Ao decolar, percebo que minha barra do acelerador estourou. No desespero, improviso um nó que me permite acelerar de forma completamente assimétrica, o que termina por estourar a costura que conecta uma das roldanas do acelerador ao tirante direito. Sem recurso ao acelerador, penso se devo seguir ou não. Na rota ao gol, há vários vales que dificilmente poderei cruzar em velocidade de trim. Decido que o mais prudente é voar reto ao gol, um pouco distante do relevo, para poder escapar dos venturis dos vales.

Para minha sorte, a estratégia funciona. Mesmo voando lento e conservador, assumo a liderança, já que os pilotos que escolhem a linha do relevo são empurrados para fora da rota e têm muita dificuldade para sair do efeito venturi. Finalmente, depois de tanto tempo, estou voando num céu repleto de nuvens, como aprendi no Brasil. Não posso acelerar, e me concentro em escolher as melhores linhas. Alguns momentos são angustiantes, pois afundo sem poder acelerar. Os pilotos que me seguem já estão me alcançando. Dois outros me passam por baixo rastejando pelo relevo. A 12 km do gol, na base, estou em posição privilegiada para matar a prova. Mas sem acelerador não há como. Chego ao gol em quarto, 2 minutos depois do primeiro, o que é suficiente para vencer a competição.

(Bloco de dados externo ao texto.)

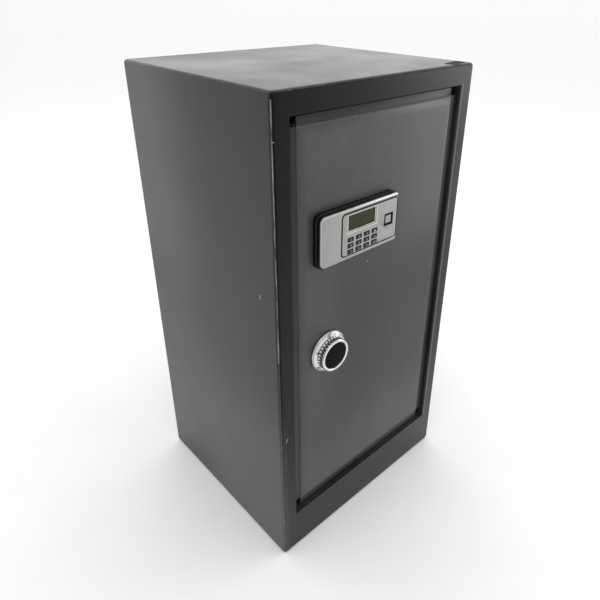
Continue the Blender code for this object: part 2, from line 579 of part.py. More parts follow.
def build_solenoid():
    centre = (PLUNGER_X, at(PLUNGER_DEPTH))
    low, high = COIL_BOTTOM - FIT, COIL_TOP + FIT
    span_x = (PLUNGER_X - 0.014, PLUNGER_X + 0.014)
    yoke = box("solenoid_yoke", span_x, (at(0.0060), at(0.0360)), (low - 0.0025, high + 0.0025))
    cut(yoke, box("gap", (span_x[0] - 0.01, span_x[1] + 0.01), (at(0.0085), at(0.05)), (low, high)))
    drill(yoke, PLUNGER_RADIUS + 0.0005, (low - 0.02, high + 0.02), centre, "Z")
    finish(yoke, "zinc_steel", "door_axis", (PLUNGER_X, at(0.006), (low + high) / 2))
    bore = PLUNGER_RADIUS + 0.0005
    winding = [(bore, COIL_BOTTOM), (0.0125, COIL_BOTTOM), (0.0125, COIL_BOTTOM + 0.0015),
               (0.0110, COIL_BOTTOM + 0.0015), (0.0110, COIL_TOP - 0.0015), (0.0125, COIL_TOP - 0.0015),
               (0.0125, COIL_TOP), (bore, COIL_TOP)]
    finish(turned("solenoid_coil", winding, centre, "Z", 24, True), "copper", "door_axis",
           (*centre, COIL_BOTTOM))
    rod_profile = [(PLUNGER_RADIUS - 0.0008, PLUNGER_TIP), (PLUNGER_RADIUS, PLUNGER_TIP + 0.0008),
                   (PLUNGER_RADIUS, PLUNGER_TIP + 0.0025), (0.0062, PLUNGER_TIP + 0.0025),
                   (0.0062, PLUNGER_TIP + 0.0040), (PLUNGER_RADIUS, PLUNGER_TIP + 0.0040),
                   (PLUNGER_RADIUS, COIL_TOP - 0.002)]
    finish(turned("solenoid_plunger", rod_profile, centre, "Z", 20), "bright_steel", "plunger_axis")
    wire = 0.0004
    seat = (PLUNGER_TIP + 0.0040 + FIT + wire, low - 0.0025 - FIT - wire)
    finish(coil_spring("plunger_spring", centre, 0.0051, wire, seat, 4.5), "bright_steel",
           "door_axis", (*centre, seat[1]))


# ================================================================ keypad and key lock
def build_keypad():
    x0, x1 = PAD_X - PAD_WIDTH / 2, PAD_X + PAD_WIDTH / 2
    z0, z1 = PAD_Z - PAD_HEIGHT / 2, PAD_Z + PAD_HEIGHT / 2
    housing = sheet("keypad_housing", rounded(x0, x1, z0, z1, (0.011,) * 4),
                    (PAD_FRONT, PLATE_DEPTH - FIT), 0.0012)
    window(housing, (-0.0955, 0.0195), (0.5590, 0.6215), (-0.02, -0.0008))
    drill(housing, 0.0093, (at(-0.02), at(0.01)), (LOCK_X, LOCK_Z), "Y")
    drill(housing, 0.0060, (at(-0.02), at(0.01)), (CABLE_X, CABLE_Z), "Y")
    finish(housing, "black_plastic", "door_axis", (PAD_X, at(PLATE_DEPTH), PAD_Z))

    board = sheet("circuit_board", rectangle(-0.0945, 0.0185, 0.5610, 0.6205), (-0.0030, -0.0016))
    drill(board, 0.0016, (at(-0.01), at(0.01)), (-0.0905, 0.6165), "Y", 12)
    drill(board, 0.0016, (at(-0.01), at(0.01)), (0.0145, 0.5650), "Y", 12)
    finish(board, "green_board", "door_axis", (PAD_X, at(-0.0016), PAD_Z))

    face = sheet("keypad_face", rounded(FACE_LEFT, COVER_RIGHT, FACE_BOTTOM, FACE_TOP,
                                        (0.006, 0.0035, 0.0035, 0.006)), (FACE_FRONT, PAD_FRONT - FIT))
    window(face, (LCD[0] - 0.0004, LCD[1] + 0.0004), (LCD[2] - 0.0004, LCD[3] + 0.0004), (-0.02, 0.0))
    for z in KEY_ROWS:
        for x in KEY_COLUMNS:
            dx, dz = KEY_WIDTH / 2 + 0.0003, KEY_HEIGHT / 2 + 0.0003
            window(face, (x - dx, x + dx), (z - dz, z + dz), (-0.02, 0.0))
    well = 0.0100
    window(face, (BUTTON_X - well, BUTTON_X + well), (BUTTON_Z - well, BUTTON_Z + well), (-0.02, 0.0))
    finish(face, "silver_plastic", "door_axis", (PAD_X, at(PAD_FRONT), PAD_Z))

    slide = sheet("key_cover", rounded(COVER_LEFT, COVER_RIGHT, COVER_BOTTOM, COVER_TOP, (0.009,) * 4),
                  (COVER_FRONT, PAD_FRONT - FIT), 0.0008)
    gap = 0.0005
    cut(slide, sheet("bay", rounded(FACE_LEFT - gap, 0.05, FACE_BOTTOM - gap, FACE_TOP + gap,
                                    (0.0065, 0.0, 0.0, 0.0065)), (-0.02, 0.0)))
    finish(slide, "silver_plastic", "key_cover_axis")

    lcd = sheet("lcd_module", rectangle(*LCD), (-0.0112, -0.0045))
    finish(lcd, "lcd_glass", "door_axis", (PAD_X, at(-0.0045), 0.607))

    for names, z in zip(KEY_NAMES, KEY_ROWS):
        for name, x in zip(names, KEY_COLUMNS):
            dx, dz = KEY_WIDTH / 2, KEY_HEIGHT / 2
            key = sheet(name, rounded(x - dx, x + dx, z - dz, z + dz, (0.0008,) * 4, 1),
                        (KEY_FRONT, KEY_BACK), 0.0004, 1)
            finish(key, "black_plastic", name + "_axis")
    half = BUTTON_SIZE / 2
    square = rounded(BUTTON_X - half, BUTTON_X + half, BUTTON_Z - half, BUTTON_Z + half, (0.001,) * 4, 2)
    button = sheet("touch_button", square, (-0.0108, KEY_BACK), 0.0005, 1)
    finish(button, "silver_plastic", "button_axis")

    centre = (LOCK_X, LOCK_Z)
    body = [(0.0058, at(-0.0088)), (0.0090, at(-0.0088)), (0.0090, at(0.0140)), (0.0058, at(0.0140))]
    finish(turned("lock_body", body, centre, "Y", 24, True), "chrome", "door_axis",
           (LOCK_X, at(-0.0088), LOCK_Z))
    plug = rod("lock_plug", 0.0055, (at(-0.0088), at(0.0140)), centre, "Y", 24)
    cut(plug, box("keyway", (LOCK_X - 0.0009, LOCK_X + 0.0009), (at(-0.0120), at(0.0060)),
                  (LOCK_Z - 0.0036, LOCK_Z + 0.0036)))
    finish(plug, "brass", "lock_axis")
    cam = sheet("lock_cam", rounded(LOCK_X - 0.005, LOCK_X + 0.005, LOCK_Z - 0.019, LOCK_Z + 0.005,
                                    (0.0045,) * 4, 3), (0.0143, 0.0168))
    finish(cam, "zinc_steel", "lock_axis")


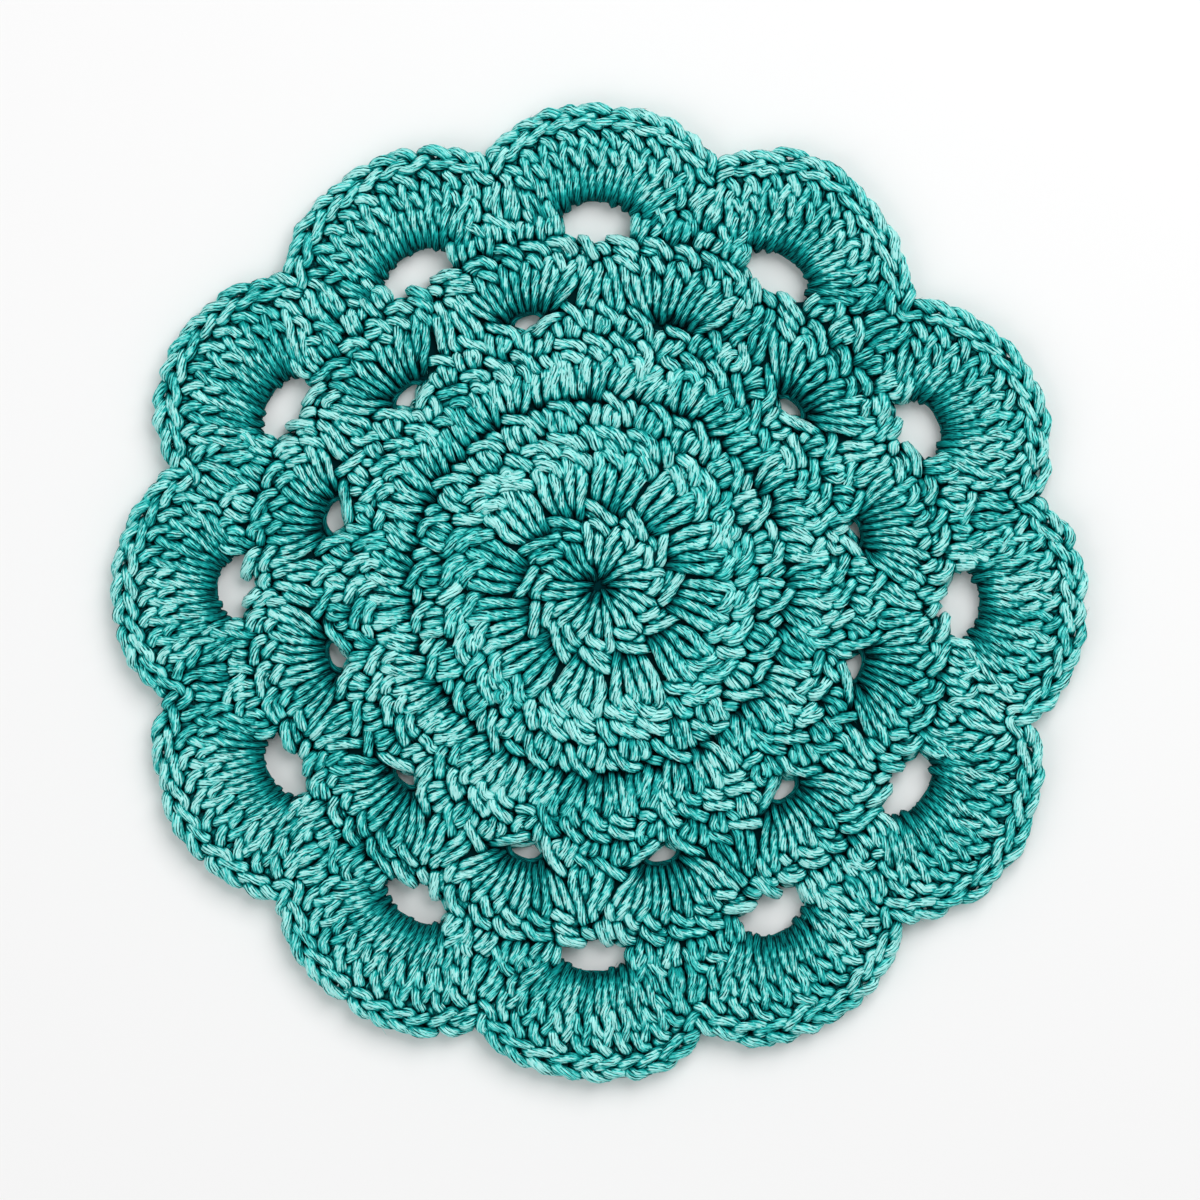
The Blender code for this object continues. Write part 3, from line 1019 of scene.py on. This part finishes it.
@dataclass
class LoopRound(CrochetRound):
    """Short stitches on top of each fan, with a loop of chain that spans the dip between fans."""

    shift: float = 0.0
    short_degs: tuple[float, ...] = (-6.3, 0.0, 6.3)
    foot_radius: float = 49.4
    head_radius: float = 57.2
    foot_drop: float = 0.5
    loop_openings: list[Opening] = field(default_factory=list)
    loop_turns: tuple[float, ...] = ()
    dip_foot_radius: float = 0.0
    dip_clear: float = 1.4
    dip_tilt: float = 0.3
    bar_lift: float = 2.7
    pitch: float = 2.9

    def spots(self) -> list[Spot]:
        """Short stitches and chain loops by turns."""
        found = []
        for repeat in range(REPEATS):
            at = repeat + self.shift
            for degrees in self.short_degs:
                phase = at + degrees / REPEAT_DEG
                drop = self.foot_drop * abs(degrees) / max(self.short_degs)
                foot = self.pattern.place(phase, self.foot_radius - drop)
                head = self.pattern.place(phase, self.head_radius)
                found.append(Spot(Stitch.SHORT, foot, head, self.pitch))
            opening = self.loop_openings[int(math.floor(at + 0.5)) % REPEATS]
            if self.dip_foot_radius:
                dip = at + 0.5
                reach = opening.reach - opening.height / 2 - self.dip_clear - opening.spare
                foot = self.pattern.place(dip, self.dip_foot_radius)
                head = self.pattern.local(dip, reach, np.float64(0), np.float64(0))
                tilt = self.dip_tilt if opening.spare else 1.0
                found.append(Spot(Stitch.SHORT, foot, head, self.pitch, tilt=tilt))
            for share in self.loop_turns:
                head = opening.arch(self.pattern, np.float64(share * math.pi), self.bar_lift)
                found.append(Spot(Stitch.BAR, head, head, self.pitch))
        return found


# The cotton's colour with painted light and shade: from painted deep shade between the strands up to
# painted highlights on the crests of its plies
COTTON_SHADE_TO_HIGHLIGHT = (
    (0.0, (0.0001, 0.010, 0.014)),
    (0.22, (0.0003, 0.045, 0.050)),
    (0.42, (0.0007, 0.108, 0.108)),
    (0.62, (0.003, 0.255, 0.248)),
    (0.78, (0.010, 0.48, 0.456)),
    (0.88, (0.12, 0.84, 0.79)),
    (0.97, (0.48, 1.0, 0.96)),
)


@dataclass(frozen=True)
class PlainFinish:
    """One even, dull colour."""

    name: str
    colour: tuple[float, float, float]
    roughness: float = 0.9
    specular: float = 0.0

    def material(self) -> bpy.types.Material:
        """The material."""
        material = bpy.data.materials.new(self.name)
        material.use_nodes = True
        shader = material.node_tree.nodes["Principled BSDF"]
        shader.inputs["Base Color"].default_value = (*self.colour, 1)
        shader.inputs["Roughness"].default_value = self.roughness
        shader.inputs["Specular IOR Level"].default_value = self.specular
        return material


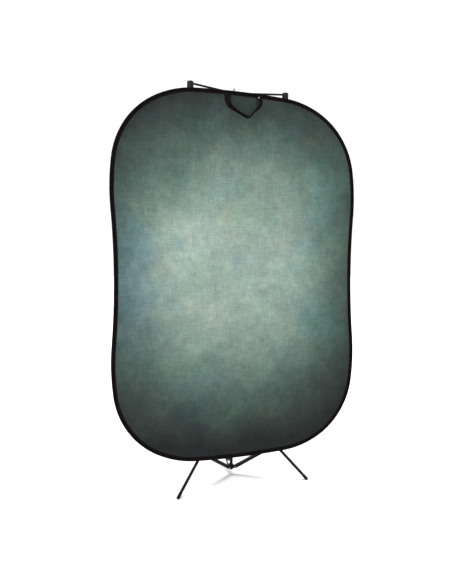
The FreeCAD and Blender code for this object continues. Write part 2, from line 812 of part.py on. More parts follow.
def make_hub():
    foot = place(Vector(0, 0, size("hub_bottom") - size("arm_z")))
    parts = [cylinder("hub_barrel", "hub_radius", "hub_top - hub_bottom", foot)]
    holes = [cylinder("hub_bore", "stud_radius + running_gap", "hub_top - hub_bottom", foot)]
    inner = size("arm_radius") + size("arm_gap")
    thick = size("ear_thickness")
    below = size("hub_ear_drop")
    ear_height = "hub_top - arm_z + hub_ear_drop"
    ear_end = EAR_ROOT + size("arm_pivot") + size("eye_radius")
    stop_height = "hub_ear_drop - arm_radius - arm_gap"
    for side, bearing in ARM_BEARINGS.items():
        for letter, start in (("a", inner), ("b", -inner - thick)):
            at = place(("z", bearing), Vector(EAR_ROOT, start, -below))
            ear = box(f"hub_ear_{side}_{letter}", "arm_pivot + eye_radius", "ear_thickness", ear_height, at)
            parts.append(ear)
        at = place(("z", bearing), Vector(ear_end - size("hub_stop"), -inner, -below))
        parts.append(box(f"hub_stop_{side}", "hub_stop", "(arm_radius + arm_gap) * 2", stop_height, at))
        holes.append(drill(f"hub_pin_hole_{side}", bearing, size("arm_pivot")))
    boss, bore = boss_and_bore("hub", 90, size("hub_bottom") - size("arm_z") + HUB_SCREW_RISE)
    hub = cut("hub_body", fuse("hub_solid", [*parts, boss]), [*holes, bore])
    piece(hub, "hub_body", on_mast(size("arm_z")))
    pins = []
    for side, bearing in ARM_BEARINGS.items():
        pin = make_pin(f"arm_pin_{side}", inner + thick)
        pin.Placement = place(("z", bearing), Vector(size("arm_pivot"), 0, 0))
        pins.append(pin)
    piece(group("arm_pins", pins), "arm_pins", on_mast(size("arm_z")))


def arm_place(side):
    return on_mast(size("arm_z"), ("z", ARM_BEARINGS[side]), Vector(size("arm_pivot"), 0, 0))


def make_arm(side):
    """A round rod with a flat eye that turns on the hub's pin."""
    label = f"arm_{side}"
    rod = cylinder(label + "_rod", "arm_radius", ARM_ROD_LENGTH, place(("y", 90)))
    at = place(Vector(0, size("eye_width") / 2, 0), ("x", 90))
    eye = cylinder(label + "_eye", "eye_radius", "eye_width", at)
    hole = cylinder(label + "_hole", "pin_radius + running_gap", "eye_width", at)
    piece(cut(label, fuse(label + "_solid", [rod, eye]), [hole]), label, arm_place(side))


def head_place(side):
    sign = 1 if side == "right" else -1
    return panel_place(Vector(sign * size("head_u"), size("head_back"), 0))


def make_head(side):
    """A round-topped barrel on the arm's end, with a neck that holds the magnet against the rim."""
    label = f"head_{side}"
    barrel = new_body(label + "_barrel")
    disc = new_sketch(barrel, "XY_Plane", label + "_disc", "head_top_v - head_height")
    add_circle(disc, "head_radius")
    feature = pad(barrel, disc, "head_height")
    doc.recompute()
    rounding = barrel.newObject("PartDesign::Fillet", label + "_rounding")
    top = size("head_top_v")
    rims = [
        f"Edge{n}" for n, edge in enumerate(feature.Shape.Edges, start=1)
        if len(edge.Vertexes) == 1 and abs(edge.Vertexes[0].Z - top) < 0.01
    ]
    rounding.Base = (feature, rims)
    bind(rounding, "Radius", "head_rounding")
    behind = size("rim_thickness") / 2 + size("magnet_air") + size("cup_thickness")
    magnet_at = Vector(0, -size("head_back") + behind, size("magnet_v"))
    neck_length = "head_back - rim_thickness / 2 - magnet_air - cup_thickness"
    neck = cylinder(label + "_neck", "neck_radius", neck_length, place(magnet_at, ("x", -90)))
    solid = fuse(label + "_solid", [barrel, neck])
    rod_place = head_place(side).inverse() * arm_place(side) * place(("y", 90))
    rod = cylinder(label + "_socket", "arm_radius", ARM_ROD_LENGTH, rod_place)
    at = place(magnet_at, ("x", -90))
    screw_hole = cylinder(label + "_screw_hole", "pin_radius", "magnet_screw_depth", at)
    piece(cut(label, solid, [rod, screw_hole]), label, head_place(side))
    return magnet_at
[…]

Tirei duas lições deste campeonato: A primeira é a de que - nas palavras de Andy Hediger - "no hay que abandonar". É preciso lutar até o fim. Quando perdi o acelerador, minha primera reação foi desistir. O vôo é um esporte mental, e minha maior dificuldade é a tendência a desesperar-me quando as coisas não vão como espero. A segunda lição é a de que - exceto para os pilotos que já aprenderam a não errar e atingiram um nível alto de consistência (o que não é o meu caso) - há bons e maus momentos. Os pilotos mais felizes são aqueles que conseguem passar pelos bons e maus momentos sem muita oscilação emocional. Ou seja, aqueles que aceitam as derrotas como algo natural e, ao mesmo tempo, são capazes de controlar a euforia da vitória. No dia em que eu aprender isto, acho que poderei voar melhor.